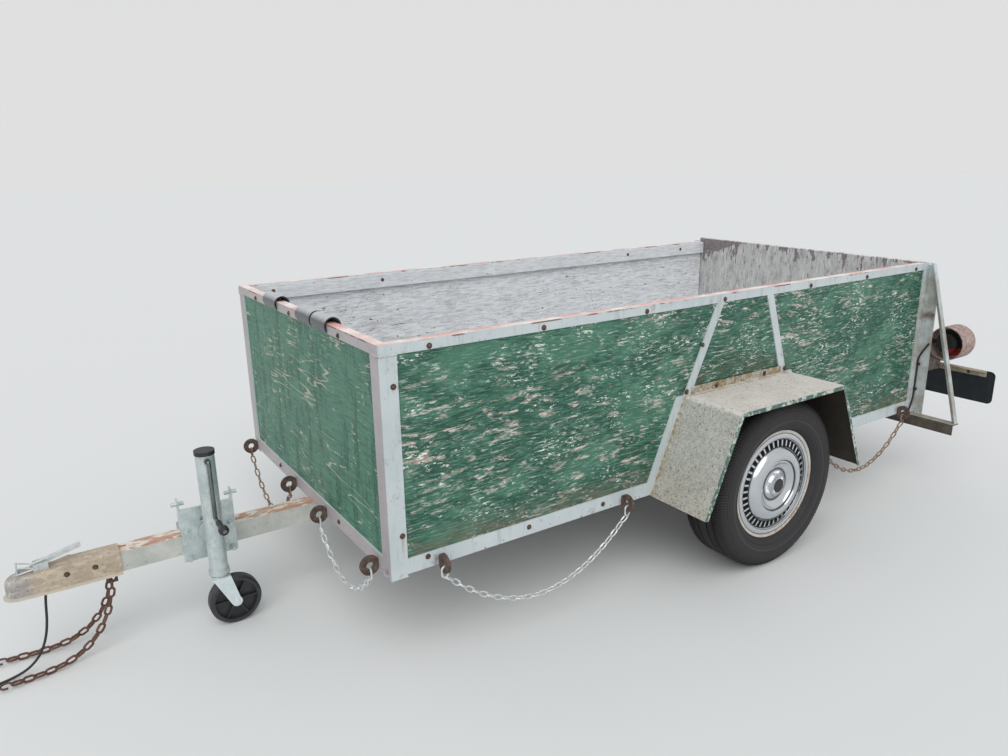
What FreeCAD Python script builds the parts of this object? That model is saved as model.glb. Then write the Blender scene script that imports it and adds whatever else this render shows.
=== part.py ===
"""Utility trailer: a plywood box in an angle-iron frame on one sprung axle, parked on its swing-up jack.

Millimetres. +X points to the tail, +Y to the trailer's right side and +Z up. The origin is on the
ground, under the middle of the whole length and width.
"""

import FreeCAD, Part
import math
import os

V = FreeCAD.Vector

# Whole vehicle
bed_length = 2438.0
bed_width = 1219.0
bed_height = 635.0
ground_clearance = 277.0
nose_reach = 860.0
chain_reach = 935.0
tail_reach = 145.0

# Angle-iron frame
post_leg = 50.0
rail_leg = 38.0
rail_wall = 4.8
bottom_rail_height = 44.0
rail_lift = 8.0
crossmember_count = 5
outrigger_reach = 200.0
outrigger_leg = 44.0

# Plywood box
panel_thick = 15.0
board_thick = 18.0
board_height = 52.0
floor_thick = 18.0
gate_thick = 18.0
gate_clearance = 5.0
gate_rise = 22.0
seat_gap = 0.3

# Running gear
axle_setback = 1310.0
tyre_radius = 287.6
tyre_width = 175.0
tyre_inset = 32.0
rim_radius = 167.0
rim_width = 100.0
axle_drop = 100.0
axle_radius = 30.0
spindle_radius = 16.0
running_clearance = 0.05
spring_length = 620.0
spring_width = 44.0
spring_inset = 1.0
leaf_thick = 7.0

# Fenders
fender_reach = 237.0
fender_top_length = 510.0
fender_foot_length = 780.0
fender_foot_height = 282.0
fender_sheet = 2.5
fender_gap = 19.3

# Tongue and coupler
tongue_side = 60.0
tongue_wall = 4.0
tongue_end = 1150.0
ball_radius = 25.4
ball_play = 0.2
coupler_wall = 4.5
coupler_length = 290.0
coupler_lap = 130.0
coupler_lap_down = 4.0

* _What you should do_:
Write the material out again in its entirety, exactly as shown.

* _Written response_:
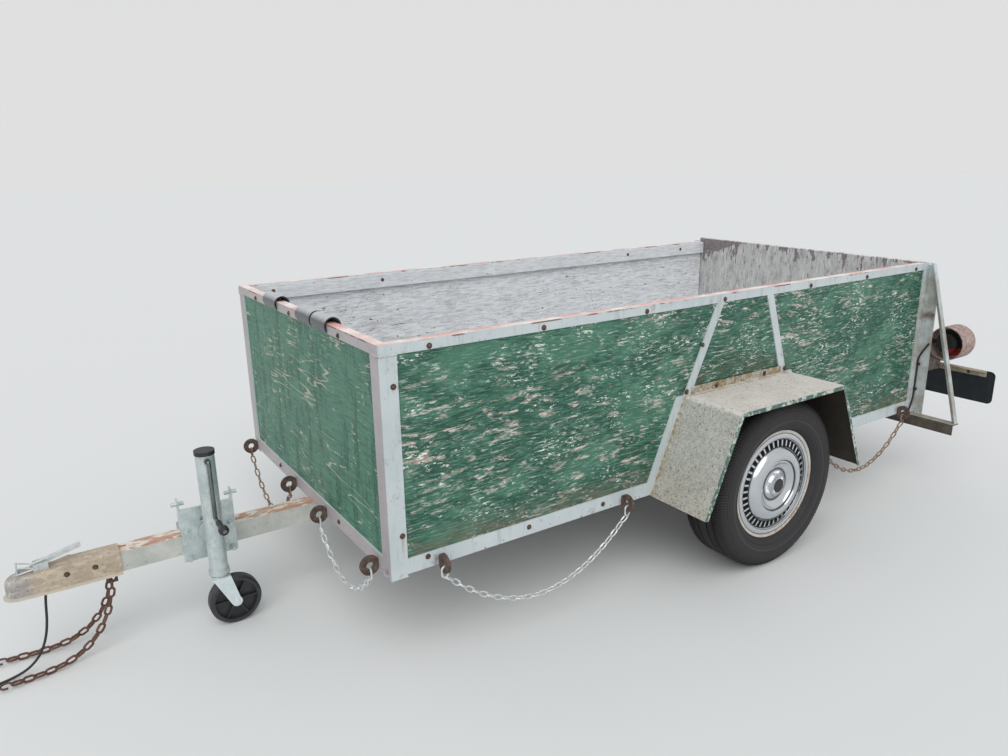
What FreeCAD Python script builds the parts of this object? That model is saved as model.glb. Then write the Blender scene script that imports it and adds whatever else this render shows.
=== part.py ===
"""Utility trailer: a plywood box in an angle-iron frame on one sprung axle, parked on its swing-up jack.

Millimetres. +X points to the tail, +Y to the trailer's right side and +Z up. The origin is on the
ground, under the middle of the whole length and width.
"""

import FreeCAD, Part
import math
import os

V = FreeCAD.Vector

# Whole vehicle
bed_length = 2438.0
bed_width = 1219.0
bed_height = 635.0
ground_clearance = 277.0
nose_reach = 860.0
chain_reach = 935.0
tail_reach = 145.0

# Angle-iron frame
post_leg = 50.0
rail_leg = 38.0
rail_wall = 4.8
bottom_rail_height = 44.0
rail_lift = 8.0
crossmember_count = 5
outrigger_reach = 200.0
outrigger_leg = 44.0

# Plywood box
panel_thick = 15.0
board_thick = 18.0
board_height = 52.0
floor_thick = 18.0
gate_thick = 18.0
gate_clearance = 5.0
gate_rise = 22.0
seat_gap = 0.3

# Running gear
axle_setback = 1310.0
tyre_radius = 287.6
tyre_width = 175.0
tyre_inset = 32.0
rim_radius = 167.0
rim_width = 100.0
axle_drop = 100.0
axle_radius = 30.0
spindle_radius = 16.0
running_clearance = 0.05
spring_length = 620.0
spring_width = 44.0
spring_inset = 1.0
leaf_thick = 7.0

# Fenders
fender_reach = 237.0
fender_top_length = 510.0
fender_foot_length = 780.0
fender_foot_height = 282.0
fender_sheet = 2.5
fender_gap = 19.3

# Tongue and coupler
tongue_side = 60.0
tongue_wall = 4.0
tongue_end = 1150.0
ball_radius = 25.4
ball_play = 0.2
coupler_wall = 4.5
coupler_length = 290.0
coupler_lap = 130.0
coupler_lap_down = 4.0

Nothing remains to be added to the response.